Et, dans la mesure où Mme [D] [Y] épouse [R] formule en appel les mêmes demandes que son mari, elle ne fait que s’associer à celles-ci, de sorte que ses demandes apparaissent recevables en ce qu’elles peuvent être considérées comme des demandes complémentaires nécessaires au sens de l’article 566 susvisé.

En conséquence, l’intervention volontaire en cause d’appel de Mme [D] [Y] épouse [R] et les demandes qu’elle formule seront déclarées recevables.

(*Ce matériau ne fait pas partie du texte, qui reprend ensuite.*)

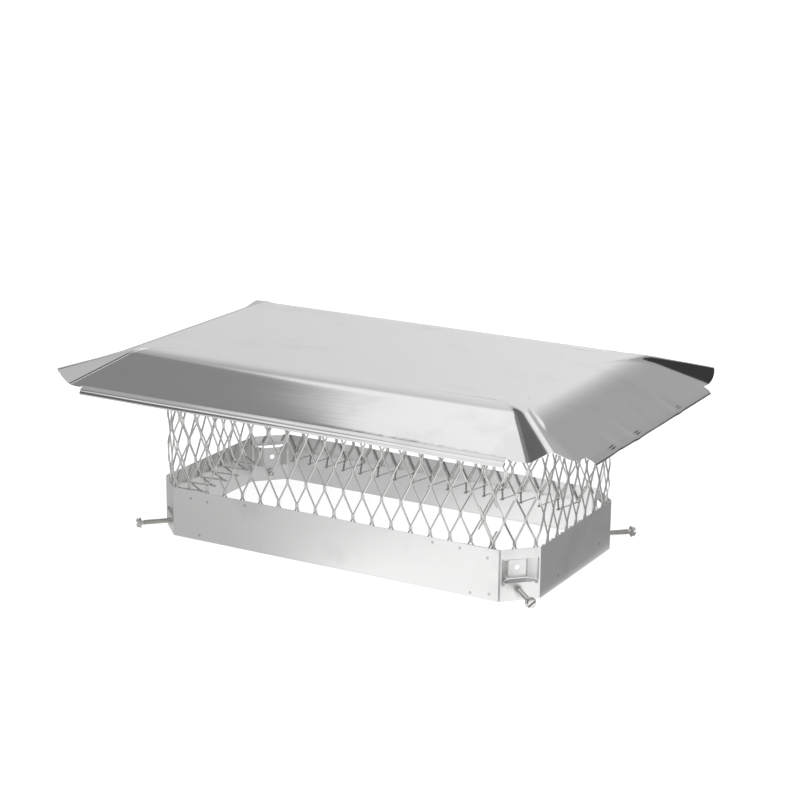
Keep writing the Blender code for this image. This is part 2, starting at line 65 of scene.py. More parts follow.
# Lanced bridge in each cut corner
BRIDGE_BOTTOM = 0.0211
BRIDGE_TOP = 0.0443
BRIDGE_DEPTH = 0.010
BRIDGE_PANEL = 0.0203
BRIDGE_RAMP = 0.0099
BRIDGE_BEND = 0.14
BRIDGE_HOLE = 0.0055
LANCE_GAP = 0.0003
LANCE_DRAW = 0.0045
LANCE_LIP_HEIGHT = 0.0014
LANCE_ABOVE = dict(end=0.0012, lip=0.12)
LANCE_BELOW = dict(end=0.0036, lip=0.93)

# Points over a cut corner and over each fold of the band, and rows up the band
CORNER_COLUMNS = 53
FOLD_COLUMNS = 6
BAND_ROWS = dict(below=22, lip=6, between=12, above=14)

# Clamp screws: a quarter inch thread of twenty turns to the inch
SCREW_HEIGHT = 0.010
SCREW_REACH = 0.005
SCREW_LENGTH = 0.038
SCREW_POINT = 0.0012
THREAD_RUNOUT = 0.0028
THREAD_CREST = 0.00300
THREAD_ROOT = 0.00245
THREAD_PITCH = 0.00127
THREAD_STEPS = 24
SCREW_HOLE = 0.0033
COLLAR_LENGTH = 0.0022
COLLAR_WALL = 0.0009
COLLAR_OUTSIDE = SCREW_HOLE + COLLAR_WALL
DISH_RADIUS = 0.0085
DISH_DEPTH = 0.0013
WASHER_RADIUS = 0.0061
WASHER_THICKNESS = 0.0012
HEAD_ACROSS_FLATS = 0.0095
HEAD_HEIGHT = 0.0036
SLOT_WIDTH = 0.0018
SLOT_DEPTH = 0.0022
HEAD_CORNER_BREAK = 0.0007
HEAD_RIM_BREAK = 0.0008
HEAD_SINK = 0.0002
HEAD_FILLET = 0.0004
WASHER_EDGE = 0.0003
POINT_TAPER = (0.0007, 0.0009)
SHANK_PROUD = 0.0001
SHANK_SUNK = 0.0002
BARE_LENGTH = 0.0030
BARE_TAPER = 0.0006
SLOT_TURNS = {"front_right": 38, "back_right": -20, "back_left": 65, "front_left": 10}
SHANK_SIDES = 40
HOLE_SIDES = 32
CUTTER_LENGTH = 0.03

# Rounded mouth of a collar: steps out from its outside and up from the dish
COLLAR_MOUTH = (
    (0.0009, -BAND_SHEET / 2), (0.0008, 0.0002), (0.0004, 0.0006),
    (-0.0002, 0.0007), (0.0001 - COLLAR_WALL, 0.0004), (-COLLAR_WALL, -0.0002),
)

# The thread's form: radius, and share of the pitch up from the start of a turn
THREAD_FORM = (
    (THREAD_ROOT, 0.0), (THREAD_ROOT, 0.12), (THREAD_CREST, 0.42),
    (THREAD_CREST, 0.56), (THREAD_ROOT, 0.86), (THREAD_ROOT, 1.0),
)

# Expanded metal screen
BOND_PITCH = 0.0233
ROW_PITCH = 0.0253
WALL_ROWS = 7
BOND_LENGTH = 0.0062
BOND_PHASE = -0.0038
STRAND_WIDTH = 0.0020
STRAND_THICKNESS = 0.0013
STRAND_TILT = math.radians(24)
STRAND_EDGE = 0.00028
STRAND_SHARES = (0.07, 0.28, 0.5, 0.72, 0.93)
STRAND_RAISE = 0.0012
STRAND_DEPTH = 0.0018
SCREEN_FOLD_RADIUS = 0.006
SCREEN_SEAT = 0.0207
SCREEN_START = 0.0235
SCREEN_LAP = 0.024
FOOT_DROP = math.radians(8)
SCREEN_BEND_STEP = 0.0012
STRIP_MARGIN = 0.003

# Hood
FLAT_LENGTH = 0.470
FLAT_WIDTH = 0.265
EAVE_LENGTH = 0.631
EAVE_WIDTH = 0.414
END_SKIRT_DROP = 0.0325
SIDE_SKIRT_DROP = 0.0288
SIDE_CREASE = 0.013
END_CREASE_INSIDE = 0.010
END_CREASE_OUTSIDE = 0.035
CORNER_RADIUS = 0.055
BEND_SETBACK = 0.0008
HEM_RETURN = 0.005
CORE_INSET = 0.020
CORE_GAP = 0.004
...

Sur les troubles manifestement illicite

Aux termes de l’article 835 alinéa 1 du code de procédure civile : ‘le président du tribunal judiciaire ou le juge du contentieux de la protection, dans les limites de sa compétence, peuvent toujours, même en présence d’une contestation sérieuse, prescrire en référé les mesures conservatoires ou de remise en état qui s’imposent, soit pour prévenir un dommage imminent, soit pour faire cesser un trouble manifestement illicite’.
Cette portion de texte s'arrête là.